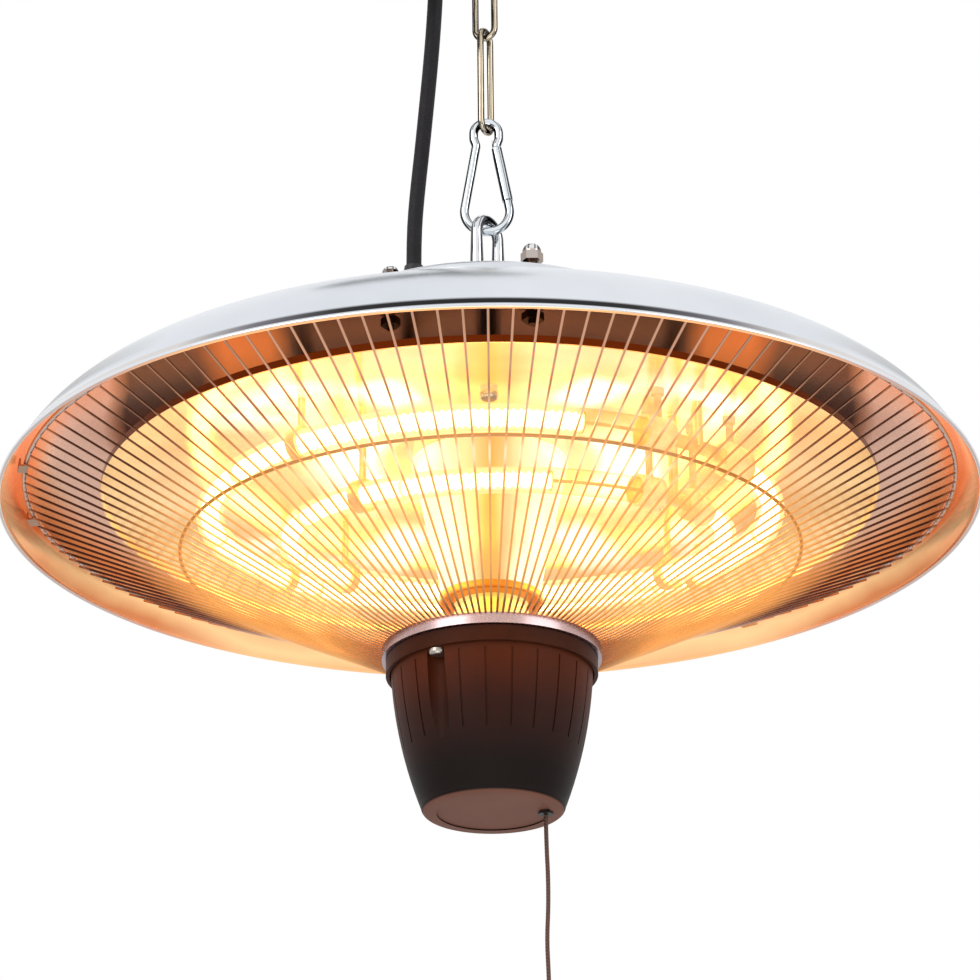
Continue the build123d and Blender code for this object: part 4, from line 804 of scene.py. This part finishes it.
class HEATER_OT_shade(bpy.types.Operator):
    """Builds the shade with its rolled bead, steep shoulder and shallow crown"""
    bl_idname = "heater.shade"
    bl_label = "Shade"

    def execute(self, context):
        centre, bend = circle_through(*shoulder)
        first, last = (math.degrees(math.atan2(z - centre[1], r - centre[0])) for r, z in shoulder[::2])
        outer = arc_points(centre, bend, last, first, shoulder_steps)
        inner = arc_points(centre, bend - shade_t, first, last, shoulder_steps)
        out_r = stepped(spine_hole_r, shoulder[2][0], crown_steps)[:-1]
        in_r = stepped(spine_hole_r, inner[-1][0], crown_steps)[::-1]
        out_crown = ball_points(crown_ball_r, crown_top, out_r)
        in_crown = ball_points(crown_ball_r - shade_t, crown_top - shade_t, in_r)
        bead_at = (shade_rim_r - bead_r, bead_r)
        bead = arc_points(bead_at, bead_r, 30, -180, 14)
        flare = line_points(inner[0], (bead_at[0] - shade_t, bead_r), 4)[:0:-1]
        bm = turned(out_crown + outer + bead + flare + inner + in_crown, sizes().turns)
        finished("shade_shell", bm, shade_finish(colours()), "heater", ("shade",), 50.0)
        return {"FINISHED"}


class HEATER_OT_cap(bpy.types.Operator):
    """Builds the domed cap on top of the shade and dresses its fasteners"""
    bl_idname = "heater.cap"
    bl_label = "Top cap"

    def execute(self, context):
        top = cap_edge_z + cap_ball_r - math.sqrt(cap_ball_r ** 2 - cap_r ** 2)
        inside = cap_r - cap_round_r
        dome = ball_points(cap_ball_r, top, stepped(spine_hole_r, inside - 1.5, 16))
        low_edge = ball_z(crown_ball_r, crown_top, cap_r) + cap_seat
        corner_at = (inside, ball_z(cap_ball_r, top, inside) - cap_round_r)
        corner = arc_points(corner_at, cap_round_r, 68, 0, 6)
        skirt = [(cap_r, low_edge), (cap_r - cap_t, low_edge), (cap_r - cap_t, corner_at[1] - cap_t)]
        back = ball_points(cap_ball_r - cap_t, top - cap_t, stepped(inside, spine_hole_r, 12))
        bm = turned(dome + corner + skirt + back, cap_turns)
        lacquer = metal("cap_lacquer", colours().outside, 0.24, 700.0)
        finished("cap_shell", bm, lacquer, "heater", ("top_cap",), 40.0)
        # Painted reflection: a warmer, darker colour for the downward faces of the nuts and screws; chrome()
        # also paints light and dark bands on them and on the eye nut
        under = linear(176, 160, 150)
        bright = chrome("polished_steel", linear(232, 232, 234), linear(72, 66, 66), 0.08, under)
        dress(bright, "acorn_nuts", "cap_screws")
        dress(chrome("eye_steel", linear(228, 230, 234), linear(70, 68, 70)), "eye_nut")
        plain = metal("zinc_steel", linear(176, 178, 178), 0.32)
        dress(plain, "spine_tube", "spine_nuts", "spacers", "reflector_screws")
        dress(metal("passivated_steel", linear(96, 74, 58), 0.45), "cap_studs", "cap_nuts")
        return {"FINISHED"}


class HEATER_OT_reflector(bpy.types.Operator):
    """Builds the glowing dish behind the lamps and dresses the column in its middle"""
    bl_idname = "heater.reflector"
    bl_label = "Reflector"

    def execute(self, context):
        curve = list(reflector_low[:2])
        for a, b in zip(reflector_low[1:], reflector_low[2:]):
            curve += line_points(a, b, 8)[1:]
        low, high = reflector_lip_z
        lip = [(reflector_r - reflector_t, low), (reflector_r, low), (reflector_r, high)]
        bm = turned(curve + lip + list(reflector_back), sizes().turns)
        polish = reflector_finish(colours())
        finished("reflector_dish", bm, polish, "heater", ("reflector",), 40.0)
        # Painted lamp light and reflection on the column: column_finish() sets its glow and colour by the way
        # each face points
        for node, name, front, side, strength in (
            ("column_cone", "column_polish", (250, 176, 96), (255, 246, 220), 0.75),
            ("column_sleeve", "sleeve_polish", (248, 220, 96), (255, 240, 160), 0.7),
            ("column_ring", "ring_polish", (232, 128, 34), (246, 170, 80), 0.6),
        ):
            dress(column_finish(name, linear(*front), linear(*side), strength), node)
        return {"FINISHED"}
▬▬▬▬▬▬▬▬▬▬
Show the data once more, exactly as it was written.

*Answer to this task:*
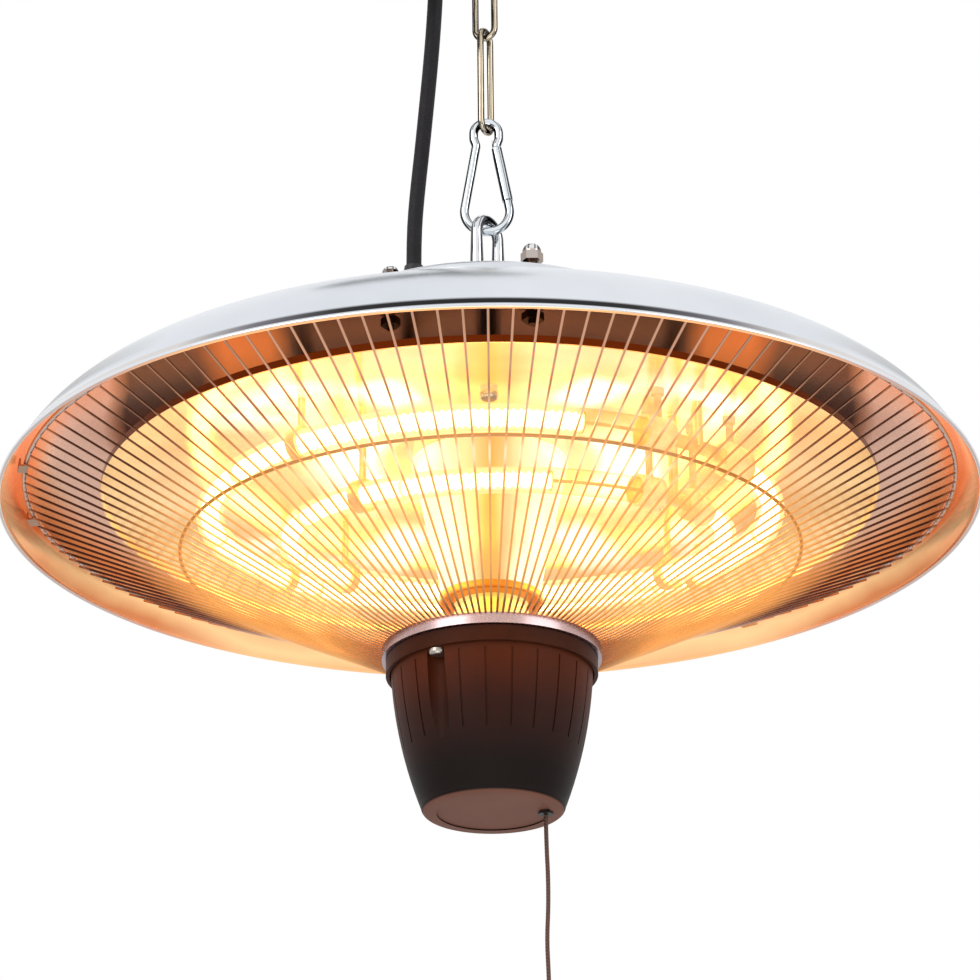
Continue the build123d and Blender code for this object: part 4, from line 804 of scene.py. This part finishes it.
class HEATER_OT_shade(bpy.types.Operator):
    """Builds the shade with its rolled bead, steep shoulder and shallow crown"""
    bl_idname = "heater.shade"
    bl_label = "Shade"

    def execute(self, context):
        centre, bend = circle_through(*shoulder)
        first, last = (math.degrees(math.atan2(z - centre[1], r - centre[0])) for r, z in shoulder[::2])
        outer = arc_points(centre, bend, last, first, shoulder_steps)
        inner = arc_points(centre, bend - shade_t, first, last, shoulder_steps)
        out_r = stepped(spine_hole_r, shoulder[2][0], crown_steps)[:-1]
        in_r = stepped(spine_hole_r, inner[-1][0], crown_steps)[::-1]
        out_crown = ball_points(crown_ball_r, crown_top, out_r)
        in_crown = ball_points(crown_ball_r - shade_t, crown_top - shade_t, in_r)
        bead_at = (shade_rim_r - bead_r, bead_r)
        bead = arc_points(bead_at, bead_r, 30, -180, 14)
        flare = line_points(inner[0], (bead_at[0] - shade_t, bead_r), 4)[:0:-1]
        bm = turned(out_crown + outer + bead + flare + inner + in_crown, sizes().turns)
        finished("shade_shell", bm, shade_finish(colours()), "heater", ("shade",), 50.0)
        return {"FINISHED"}


class HEATER_OT_cap(bpy.types.Operator):
    """Builds the domed cap on top of the shade and dresses its fasteners"""
    bl_idname = "heater.cap"
    bl_label = "Top cap"

    def execute(self, context):
        top = cap_edge_z + cap_ball_r - math.sqrt(cap_ball_r ** 2 - cap_r ** 2)
        inside = cap_r - cap_round_r
        dome = ball_points(cap_ball_r, top, stepped(spine_hole_r, inside - 1.5, 16))
        low_edge = ball_z(crown_ball_r, crown_top, cap_r) + cap_seat
        corner_at = (inside, ball_z(cap_ball_r, top, inside) - cap_round_r)
        corner = arc_points(corner_at, cap_round_r, 68, 0, 6)
        skirt = [(cap_r, low_edge), (cap_r - cap_t, low_edge), (cap_r - cap_t, corner_at[1] - cap_t)]
        back = ball_points(cap_ball_r - cap_t, top - cap_t, stepped(inside, spine_hole_r, 12))
        bm = turned(dome + corner + skirt + back, cap_turns)
        lacquer = metal("cap_lacquer", colours().outside, 0.24, 700.0)
        finished("cap_shell", bm, lacquer, "heater", ("top_cap",), 40.0)
        # Painted reflection: a warmer, darker colour for the downward faces of the nuts and screws; chrome()
        # also paints light and dark bands on them and on the eye nut
        under = linear(176, 160, 150)
        bright = chrome("polished_steel", linear(232, 232, 234), linear(72, 66, 66), 0.08, under)
        dress(bright, "acorn_nuts", "cap_screws")
        dress(chrome("eye_steel", linear(228, 230, 234), linear(70, 68, 70)), "eye_nut")
        plain = metal("zinc_steel", linear(176, 178, 178), 0.32)
        dress(plain, "spine_tube", "spine_nuts", "spacers", "reflector_screws")
        dress(metal("passivated_steel", linear(96, 74, 58), 0.45), "cap_studs", "cap_nuts")
        return {"FINISHED"}


class HEATER_OT_reflector(bpy.types.Operator):
    """Builds the glowing dish behind the lamps and dresses the column in its middle"""
    bl_idname = "heater.reflector"
    bl_label = "Reflector"

    def execute(self, context):
        curve = list(reflector_low[:2])
        for a, b in zip(reflector_low[1:], reflector_low[2:]):
            curve += line_points(a, b, 8)[1:]
        low, high = reflector_lip_z
        lip = [(reflector_r - reflector_t, low), (reflector_r, low), (reflector_r, high)]
        bm = turned(curve + lip + list(reflector_back), sizes().turns)
        polish = reflector_finish(colours())
        finished("reflector_dish", bm, polish, "heater", ("reflector",), 40.0)
        # Painted lamp light and reflection on the column: column_finish() sets its glow and colour by the way
        # each face points
        for node, name, front, side, strength in (
            ("column_cone", "column_polish", (250, 176, 96), (255, 246, 220), 0.75),
            ("column_sleeve", "sleeve_polish", (248, 220, 96), (255, 240, 160), 0.7),
            ("column_ring", "ring_polish", (232, 128, 34), (246, 170, 80), 0.6),
        ):
            dress(column_finish(name, linear(*front), linear(*side), strength), node)
        return {"FINISHED"}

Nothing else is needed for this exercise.